= Exercise =
Provide the data again in its entirety, exactly as given.

= Raw data =
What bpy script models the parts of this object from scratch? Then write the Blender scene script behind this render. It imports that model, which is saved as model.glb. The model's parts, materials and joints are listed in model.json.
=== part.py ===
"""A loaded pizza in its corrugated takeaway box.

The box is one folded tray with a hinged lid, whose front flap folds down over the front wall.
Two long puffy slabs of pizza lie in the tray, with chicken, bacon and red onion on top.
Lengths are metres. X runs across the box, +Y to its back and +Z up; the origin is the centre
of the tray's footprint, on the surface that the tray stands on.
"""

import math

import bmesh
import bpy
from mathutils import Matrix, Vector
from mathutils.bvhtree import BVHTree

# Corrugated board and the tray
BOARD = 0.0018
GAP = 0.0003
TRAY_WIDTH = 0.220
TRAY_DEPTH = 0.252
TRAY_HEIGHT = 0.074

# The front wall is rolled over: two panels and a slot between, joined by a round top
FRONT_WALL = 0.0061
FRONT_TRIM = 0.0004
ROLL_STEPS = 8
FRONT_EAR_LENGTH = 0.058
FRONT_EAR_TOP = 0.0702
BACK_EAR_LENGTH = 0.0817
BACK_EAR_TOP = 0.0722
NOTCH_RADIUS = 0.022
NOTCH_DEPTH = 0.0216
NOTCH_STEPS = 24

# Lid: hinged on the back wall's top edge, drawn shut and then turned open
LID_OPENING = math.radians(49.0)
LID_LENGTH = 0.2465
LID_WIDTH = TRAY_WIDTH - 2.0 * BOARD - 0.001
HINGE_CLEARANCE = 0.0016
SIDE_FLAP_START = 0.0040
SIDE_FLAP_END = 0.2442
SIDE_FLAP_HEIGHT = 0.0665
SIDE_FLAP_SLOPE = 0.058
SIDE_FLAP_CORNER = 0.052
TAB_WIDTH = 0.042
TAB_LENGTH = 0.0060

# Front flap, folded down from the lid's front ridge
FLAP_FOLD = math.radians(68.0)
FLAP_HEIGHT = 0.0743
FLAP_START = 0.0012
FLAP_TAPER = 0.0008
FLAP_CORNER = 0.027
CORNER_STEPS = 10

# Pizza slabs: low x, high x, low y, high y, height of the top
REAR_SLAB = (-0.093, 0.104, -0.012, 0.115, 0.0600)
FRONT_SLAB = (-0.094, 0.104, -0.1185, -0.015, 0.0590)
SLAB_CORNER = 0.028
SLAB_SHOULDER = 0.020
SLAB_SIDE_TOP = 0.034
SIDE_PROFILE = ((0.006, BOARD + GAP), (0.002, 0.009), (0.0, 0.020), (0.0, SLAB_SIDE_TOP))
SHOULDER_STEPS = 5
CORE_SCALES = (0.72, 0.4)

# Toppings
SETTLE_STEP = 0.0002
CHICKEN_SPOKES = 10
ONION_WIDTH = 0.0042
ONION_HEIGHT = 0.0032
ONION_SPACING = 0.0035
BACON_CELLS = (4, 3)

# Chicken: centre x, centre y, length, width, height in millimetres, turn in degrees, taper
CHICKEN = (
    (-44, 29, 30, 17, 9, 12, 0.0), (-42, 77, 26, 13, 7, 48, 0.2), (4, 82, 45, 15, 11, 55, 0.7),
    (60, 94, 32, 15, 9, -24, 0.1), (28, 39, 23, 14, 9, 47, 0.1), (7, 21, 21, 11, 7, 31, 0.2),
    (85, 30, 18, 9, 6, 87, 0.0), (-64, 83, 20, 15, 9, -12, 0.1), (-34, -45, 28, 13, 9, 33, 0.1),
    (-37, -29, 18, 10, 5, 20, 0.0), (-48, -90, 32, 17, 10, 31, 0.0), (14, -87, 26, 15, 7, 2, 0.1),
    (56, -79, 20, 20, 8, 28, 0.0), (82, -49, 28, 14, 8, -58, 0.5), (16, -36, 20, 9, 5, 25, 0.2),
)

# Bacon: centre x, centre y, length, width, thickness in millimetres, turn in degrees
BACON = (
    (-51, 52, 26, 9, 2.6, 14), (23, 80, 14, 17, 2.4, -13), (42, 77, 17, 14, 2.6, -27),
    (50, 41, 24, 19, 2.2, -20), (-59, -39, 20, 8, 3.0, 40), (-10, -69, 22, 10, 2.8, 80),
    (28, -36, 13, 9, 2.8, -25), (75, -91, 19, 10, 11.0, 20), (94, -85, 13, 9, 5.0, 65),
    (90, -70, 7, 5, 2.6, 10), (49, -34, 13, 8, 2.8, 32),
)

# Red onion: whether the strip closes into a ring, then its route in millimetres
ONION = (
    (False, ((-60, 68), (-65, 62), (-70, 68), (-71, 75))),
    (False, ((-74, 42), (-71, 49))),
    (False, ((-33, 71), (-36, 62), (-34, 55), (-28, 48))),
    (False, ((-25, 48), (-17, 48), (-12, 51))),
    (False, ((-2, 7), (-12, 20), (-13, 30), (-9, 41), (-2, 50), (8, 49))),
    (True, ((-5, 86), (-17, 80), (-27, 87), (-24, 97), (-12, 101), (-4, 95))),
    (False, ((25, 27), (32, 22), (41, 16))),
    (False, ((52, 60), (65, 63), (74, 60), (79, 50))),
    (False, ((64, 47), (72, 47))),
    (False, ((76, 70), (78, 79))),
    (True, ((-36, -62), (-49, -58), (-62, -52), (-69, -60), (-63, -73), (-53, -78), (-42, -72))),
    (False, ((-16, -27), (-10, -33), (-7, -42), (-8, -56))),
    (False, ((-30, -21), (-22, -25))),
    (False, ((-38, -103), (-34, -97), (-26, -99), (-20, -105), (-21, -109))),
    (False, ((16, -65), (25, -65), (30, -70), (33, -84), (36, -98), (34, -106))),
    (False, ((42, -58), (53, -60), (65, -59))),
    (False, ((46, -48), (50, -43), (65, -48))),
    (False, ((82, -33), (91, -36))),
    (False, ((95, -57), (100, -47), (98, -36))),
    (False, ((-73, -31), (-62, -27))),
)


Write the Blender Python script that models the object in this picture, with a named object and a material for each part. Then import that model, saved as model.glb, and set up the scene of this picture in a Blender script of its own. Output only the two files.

= Result for this task =
What bpy script models the parts of this object from scratch? Then write the Blender scene script behind this render. It imports that model, which is saved as model.glb. The model's parts, materials and joints are listed in model.json.
=== part.py ===
"""A loaded pizza in its corrugated takeaway box.

The box is one folded tray with a hinged lid, whose front flap folds down over the front wall.
Two long puffy slabs of pizza lie in the tray, with chicken, bacon and red onion on top.
Lengths are metres. X runs across the box, +Y to its back and +Z up; the origin is the centre
of the tray's footprint, on the surface that the tray stands on.
"""

import math

import bmesh
import bpy
from mathutils import Matrix, Vector
from mathutils.bvhtree import BVHTree

# Corrugated board and the tray
BOARD = 0.0018
GAP = 0.0003
TRAY_WIDTH = 0.220
TRAY_DEPTH = 0.252
TRAY_HEIGHT = 0.074

# The front wall is rolled over: two panels and a slot between, joined by a round top
FRONT_WALL = 0.0061
FRONT_TRIM = 0.0004
ROLL_STEPS = 8
FRONT_EAR_LENGTH = 0.058
FRONT_EAR_TOP = 0.0702
BACK_EAR_LENGTH = 0.0817
BACK_EAR_TOP = 0.0722
NOTCH_RADIUS = 0.022
NOTCH_DEPTH = 0.0216
NOTCH_STEPS = 24

# Lid: hinged on the back wall's top edge, drawn shut and then turned open
LID_OPENING = math.radians(49.0)
LID_LENGTH = 0.2465
LID_WIDTH = TRAY_WIDTH - 2.0 * BOARD - 0.001
HINGE_CLEARANCE = 0.0016
SIDE_FLAP_START = 0.0040
SIDE_FLAP_END = 0.2442
SIDE_FLAP_HEIGHT = 0.0665
SIDE_FLAP_SLOPE = 0.058
SIDE_FLAP_CORNER = 0.052
TAB_WIDTH = 0.042
TAB_LENGTH = 0.0060

# Front flap, folded down from the lid's front ridge
FLAP_FOLD = math.radians(68.0)
FLAP_HEIGHT = 0.0743
FLAP_START = 0.0012
FLAP_TAPER = 0.0008
FLAP_CORNER = 0.027
CORNER_STEPS = 10

# Pizza slabs: low x, high x, low y, high y, height of the top
REAR_SLAB = (-0.093, 0.104, -0.012, 0.115, 0.0600)
FRONT_SLAB = (-0.094, 0.104, -0.1185, -0.015, 0.0590)
SLAB_CORNER = 0.028
SLAB_SHOULDER = 0.020
SLAB_SIDE_TOP = 0.034
SIDE_PROFILE = ((0.006, BOARD + GAP), (0.002, 0.009), (0.0, 0.020), (0.0, SLAB_SIDE_TOP))
SHOULDER_STEPS = 5
CORE_SCALES = (0.72, 0.4)

# Toppings
SETTLE_STEP = 0.0002
CHICKEN_SPOKES = 10
ONION_WIDTH = 0.0042
ONION_HEIGHT = 0.0032
ONION_SPACING = 0.0035
BACON_CELLS = (4, 3)

# Chicken: centre x, centre y, length, width, height in millimetres, turn in degrees, taper
CHICKEN = (
    (-44, 29, 30, 17, 9, 12, 0.0), (-42, 77, 26, 13, 7, 48, 0.2), (4, 82, 45, 15, 11, 55, 0.7),
    (60, 94, 32, 15, 9, -24, 0.1), (28, 39, 23, 14, 9, 47, 0.1), (7, 21, 21, 11, 7, 31, 0.2),
    (85, 30, 18, 9, 6, 87, 0.0), (-64, 83, 20, 15, 9, -12, 0.1), (-34, -45, 28, 13, 9, 33, 0.1),
    (-37, -29, 18, 10, 5, 20, 0.0), (-48, -90, 32, 17, 10, 31, 0.0), (14, -87, 26, 15, 7, 2, 0.1),
    (56, -79, 20, 20, 8, 28, 0.0), (82, -49, 28, 14, 8, -58, 0.5), (16, -36, 20, 9, 5, 25, 0.2),
)

# Bacon: centre x, centre y, length, width, thickness in millimetres, turn in degrees
BACON = (
    (-51, 52, 26, 9, 2.6, 14), (23, 80, 14, 17, 2.4, -13), (42, 77, 17, 14, 2.6, -27),
    (50, 41, 24, 19, 2.2, -20), (-59, -39, 20, 8, 3.0, 40), (-10, -69, 22, 10, 2.8, 80),
    (28, -36, 13, 9, 2.8, -25), (75, -91, 19, 10, 11.0, 20), (94, -85, 13, 9, 5.0, 65),
    (90, -70, 7, 5, 2.6, 10), (49, -34, 13, 8, 2.8, 32),
)

# Red onion: whether the strip closes into a ring, then its route in millimetres
ONION = (
    (False, ((-60, 68), (-65, 62), (-70, 68), (-71, 75))),
    (False, ((-74, 42), (-71, 49))),
    (False, ((-33, 71), (-36, 62), (-34, 55), (-28, 48))),
    (False, ((-25, 48), (-17, 48), (-12, 51))),
    (False, ((-2, 7), (-12, 20), (-13, 30), (-9, 41), (-2, 50), (8, 49))),
    (True, ((-5, 86), (-17, 80), (-27, 87), (-24, 97), (-12, 101), (-4, 95))),
    (False, ((25, 27), (32, 22), (41, 16))),
    (False, ((52, 60), (65, 63), (74, 60), (79, 50))),
    (False, ((64, 47), (72, 47))),
    (False, ((76, 70), (78, 79))),
    (True, ((-36, -62), (-49, -58), (-62, -52), (-69, -60), (-63, -73), (-53, -78), (-42, -72))),
    (False, ((-16, -27), (-10, -33), (-7, -42), (-8, -56))),
    (False, ((-30, -21), (-22, -25))),
    (False, ((-38, -103), (-34, -97), (-26, -99), (-20, -105), (-21, -109))),
    (False, ((16, -65), (25, -65), (30, -70), (33, -84), (36, -98), (34, -106))),
    (False, ((42, -58), (53, -60), (65, -59))),
    (False, ((46, -48), (50, -43), (65, -48))),
    (False, ((82, -33), (91, -36))),
    (False, ((95, -57), (100, -47), (98, -36))),
    (False, ((-73, -31), (-62, -27))),
)


Write the Blender Python script that models the object in this picture, with a named object and a material for each part. Then import that model, saved as model.glb, and set up the scene of this picture in a Blender script of its own. Output only the two files.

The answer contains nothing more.